When home air conditioning first became widely available to the average consumer in the 1970s, one of the first casualties in the home and business cooling devices market was the ceiling fan.
While many ceiling fan manufacturers scrambled and successfully re-invented their fans with innovative technologies and improved aesthetics, they still had to fight to maintain a decent piece of the home cooling market.
Their redemption would come rather unexpectedly. It would be greatly driven by energy concerns. The constantly rising costs of cooling and heating homes has given many homeowners a new appreciation of their ceiling fans.
Unlike air conditioning systems, ceiling fans are amazingly energy efficient and a lot of home-owners use them to supplement, or occasionally to supplant entirely, their main home climate control systems.
Ceiling fans have reversible blades, and by changing the directions those blades (either manually or simply by pushing a button on your ceiling fan’s remote) you can make the fan which was irreplaceable over the summer be an equally big help in heating your home during cold weather.
The secret to this duality lies in the physical science of ceiling fan direction. The same cool wind which fans your brow on hot days is also circulating the cool air in a downdraft to the rest of the room. If your ceiling fan direction in the summer is counter-clockwise, as it should be, you will be experiencing a miniature “wind chill” which cools you, without actually lowering the air temperature of the room.
You can save money in energy costs by operating the ceiling fan only when the room has occupants. But what is refreshing in the summer can be unpleasantly chilly in the winter.
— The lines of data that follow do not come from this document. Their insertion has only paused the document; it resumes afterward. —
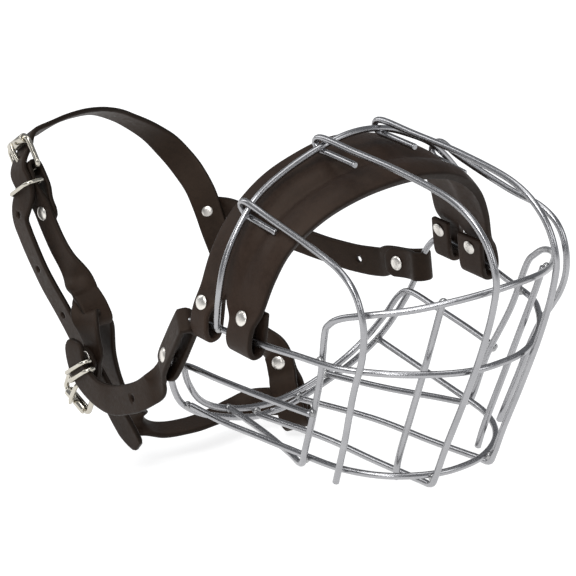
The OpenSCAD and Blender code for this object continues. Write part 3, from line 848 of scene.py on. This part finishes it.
def camera():
    toward = Vector((math.cos(CAMERA_ELEVATION) * math.cos(CAMERA_AZIMUTH),
                     -math.cos(CAMERA_ELEVATION) * math.sin(CAMERA_AZIMUTH),
                     math.sin(CAMERA_ELEVATION)))
    data = bpy.data.cameras.new("camera")
    data.lens, data.sensor_width = 200, 36
    data.clip_start, data.clip_end = 0.05, 50
    eye = bpy.data.objects.new("camera", data)
    eye.location = CAMERA_TARGET + CAMERA_DISTANCE * toward
    eye.rotation_mode = "QUATERNION"
    eye.rotation_quaternion = (-toward).to_track_quat("-Z", "Y")
    bpy.context.scene.collection.objects.link(eye)
    bpy.context.scene.camera = eye


def softbox(name, place, size, power):
    data = bpy.data.lights.new(name, "AREA")
    data.shape, data.size, data.size_y, data.energy = "RECTANGLE", size[0], size[1], power
    lamp = bpy.data.objects.new(name, data)
    lamp.location = place
    lamp.rotation_mode = "QUATERNION"
    lamp.rotation_quaternion = (Vector(place)).to_track_quat("Z", "Y")
    bpy.context.scene.collection.objects.link(lamp)


def studio():
    floor_z = CAD_BOX[0][2] - FLOOR_GAP
    side = FLOOR_HALF
    mesh = bpy.data.meshes.new("studio_floor")
    mesh.from_pydata([(-side, -side, floor_z), (side, -side, floor_z), (side, side, floor_z),
                      (-side, side, floor_z)], [], [(0, 1, 2, 3)])
    material, tree, shader = new_material("floor_paper")
    shader.inputs["Base Color"].default_value = (0.50, 0.50, 0.50, 1)
    shader.inputs["Roughness"].default_value = 0.9
    shader.inputs["Emission Color"].default_value = (1, 1, 1, 1)
    shader.inputs["Emission Strength"].default_value = 0.72
    mesh.materials.append(material)
    floor = bpy.data.objects.new("studio_floor", mesh)
    bpy.context.scene.collection.objects.link(floor)

    world = bpy.data.worlds.new("studio")
    world.use_nodes = True
    sky = world.node_tree.nodes["Background"]
    sky.inputs["Color"].default_value = (0.92, 0.95, 1.0, 1)
    sky.inputs["Strength"].default_value = 0.28
    bpy.context.scene.world = world
    softbox("key", (0.3, -1.1, 1.5), (0.8, 0.6), 15)
    softbox("fill_right", (1.6, 0.5, 0.9), (0.8, 0.8), 6)
    softbox("top", (-0.2, 0.1, 1.8), (1.2, 1.2), 10)
    softbox("rim_left", (-1.3, -0.6, 0.8), (0.4, 1.2), 5)
    softbox("strip", (1.1, -1.3, 0.9), (0.12, 1.2), 5)
    bpy.context.scene.view_settings.view_transform = "Standard"


camera()
studio()
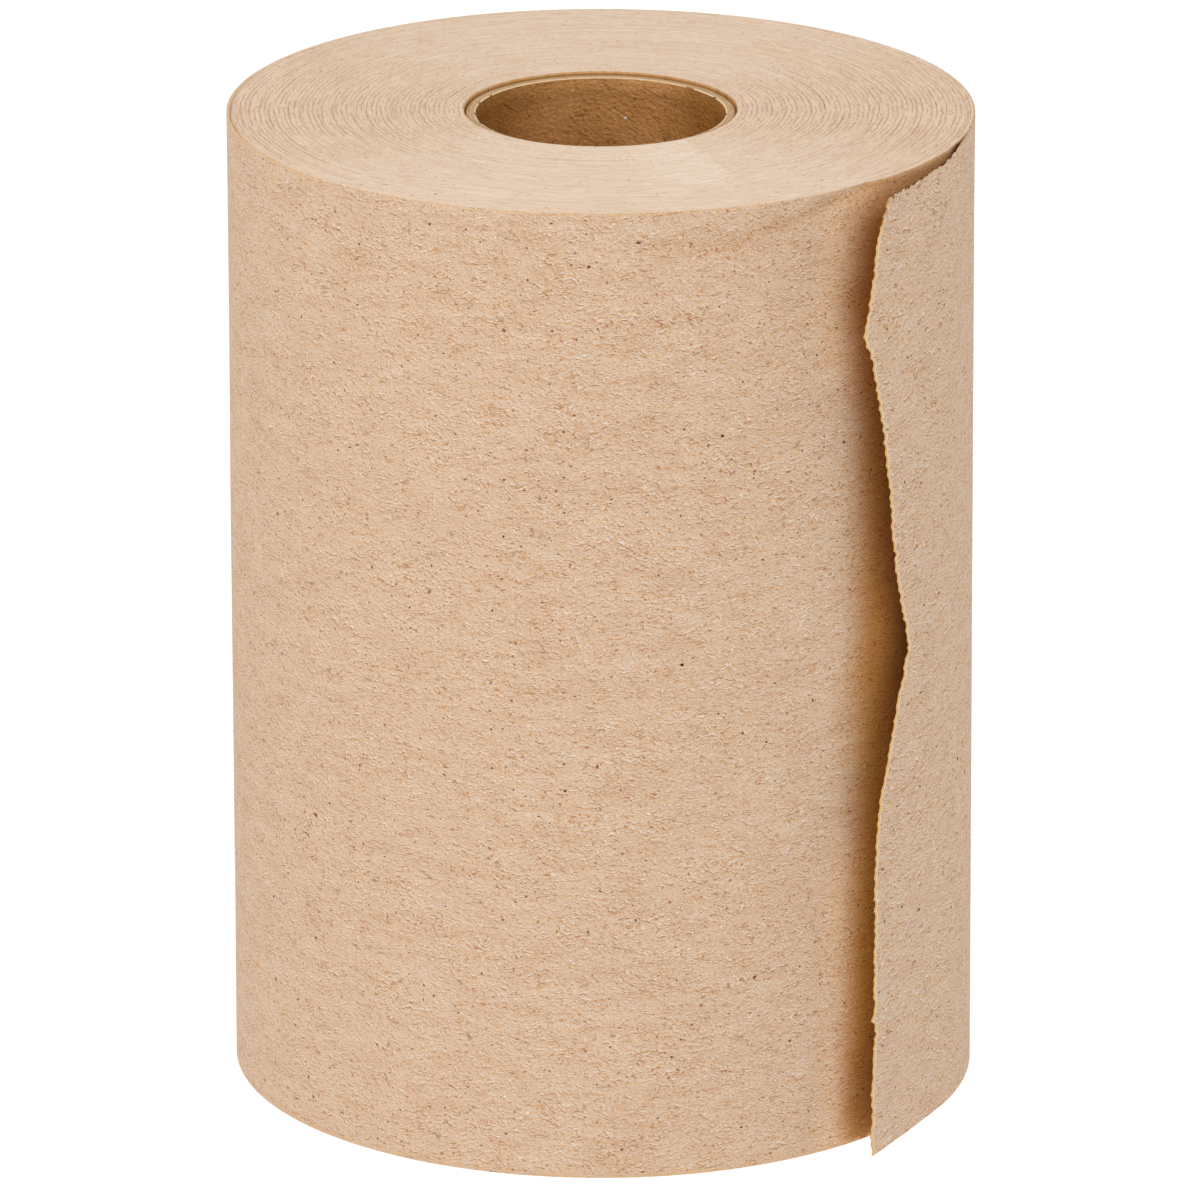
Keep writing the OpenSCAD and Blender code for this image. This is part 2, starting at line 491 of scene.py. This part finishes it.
def with_gap_shade(f, colour):
    """Painted shade, golden brown, on all that the tail hides, with painted light beside the torn edge and
    near the top of the hidden wall, a painted shadow deepest at the slit under the rim, and painted shade
    in the crease.
    """
    y, height = f.split(f.place)[1:]
    outwards = f.vector("NORMALIZE", f.vector("MULTIPLY", f.place, (1, 1, 0)))
    normal = f.add("ShaderNodeNewGeometry").outputs["Normal"]
    # The tail's inner face gets the same painted shade
    inner_face = f.between(f.vector("DOT_PRODUCT", outwards, normal), -0.2, -0.5)
    hidden = f.math("MAXIMUM", f.attribute("painted_gap_shade"), inner_face)
    # Painted light on the wall just beside the torn edge
    colour = f.tinted(f.attribute("painted_light_beside_gap"), colour, PAINTED_LIGHT_BESIDE_GAP_TINT)
    # Painted shade, golden brown, below and above the notch and at the foot, and painted light near the top
    depth = f.mixed(f.between(height, 72, 108), GAP_SHADE_BELOW_NOTCH, GAP_SHADE_ABOVE_NOTCH)
    depth = f.mixed(f.between(height, 30, 5), depth, GAP_SHADE_FOOT)
    depth = f.mixed(f.between(height, 192, 202), depth, GAP_PAINTED_LIGHT_TOP)
    colour = f.tinted(hidden, colour, depth)
    # Painted shadow in the slit under the rim, on the hidden wall
    slit = f.between(f.math("SUBTRACT", height, f.plus(y, SLIT_SLOPE, SLIT_HEIGHT)), 0.5, 0.0)
    slit = f.math("MAXIMUM", f.times(slit, f.between(y, -50, -36)), f.between(y, -31, -25))
    slit = f.times(slit, f.between(height, 196, 198))
    colour = f.tinted(f.times(slit, hidden), colour, SLIT_SHADOW_TINT)
    # Painted shade in the crease and the hollow beside it
    return f.tinted(f.attribute("painted_crease_shade"), colour, CREASE_SHADE_TINT)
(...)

The simple act of reversing the ceiling fan direction will turn that summer downdraft into a winter updraft, and the ceiling fan will be pushing the warm air which has risen to the ceiling down towards the floor of the room.
You will get a much more effective distribution of the heat from your main climate control system; some homeowners have been able to achieve as much as a 95% change in air flow when their ceiling fan direction is clockwise, and their fan is running at low speed.
With the warm are being distributed more evenly, many homeowners how have changed ceiling fan direction are able to lower their thermostats and save money on energy costs, in spite of the fact that the ceiling fans themselves require energy.
The manufacturers of ceiling fans have done their best over the decades to make their products effective at home climate control. With a better understanding of how ceiling fan direction can make a difference in their energy costs, more homeowners will be drawn to these very simple, attractive, and efficient devices.